Protocol Development for Testing Solder Reliability in Combined Environments
Authors: John McMahon, Joseph Juarez, Polina Snugovsky, Jeffrey Kennedy, Milea Kammer, Ivan Straznicky, David Hillman, David Adams, Stephan Meschter, Subramaniam Suthakaran, Russell Brush, Doug Perovic Company: Celestica, Honeywell, Curtiss Wright, Rockwell Collins, BAE Systems, University of Toronto Date Published: 5/9/2016
ICSR (Soldering and Reliability)
Abstract: This paper describes a proposed method for investigating solder joint reliability in a combined environment of vibration and thermal cycle testing. Since combined environmental testing is an evolving concept, no default approach or standard test protocol currently exists.

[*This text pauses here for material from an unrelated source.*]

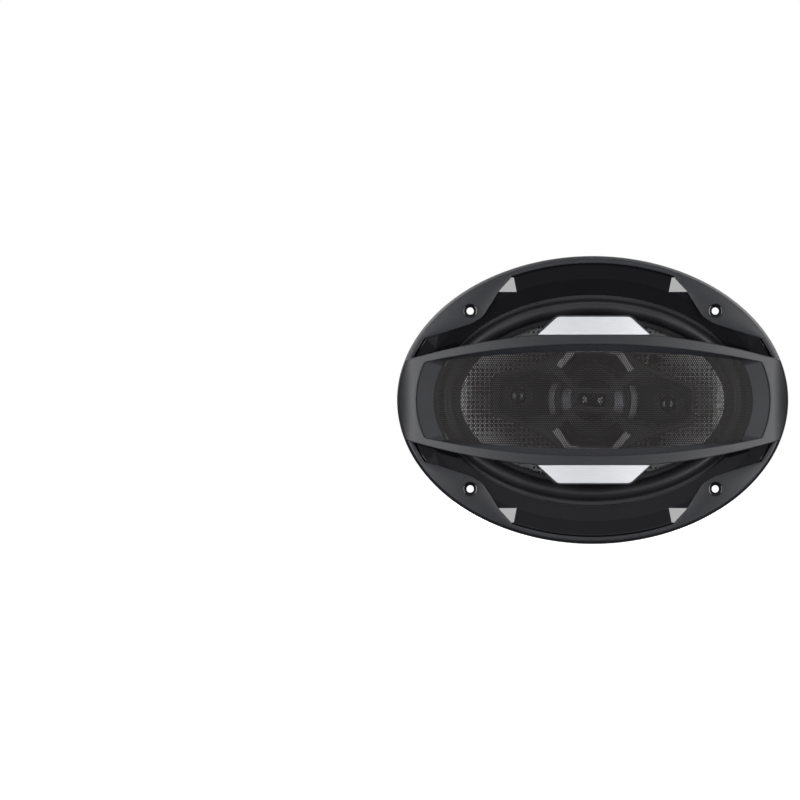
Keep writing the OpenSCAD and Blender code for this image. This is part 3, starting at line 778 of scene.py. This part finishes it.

The need to develop such a protocol arises from the fact that materials may behave differently under combined stress conditions; exhibit different failure modes and impact the overall reliability. Combined environmental testing would therefore provide the closest approximation to actual field conditions and the best means of evaluating the performance capability of solder joints. In developing this protocol, consideration was given to obtain relevant information from both a reliability perspective (number of cycles to failure) as well as micro-structural stand point (at time of failure). Further, in combining the two conditions, time to failure had to be weighed against the overall expected time of the test; when performed alone, vibration testing is often completed within a single day, while thermal cycle testing can take up to six months to complete. Phase one of this project will include developing and refining the test protocol. Phase two will then use this protocol to evaluate, characterize and compare various low melt, Bi-containing alloys against currently used SAC305 and Sn-Pb solders.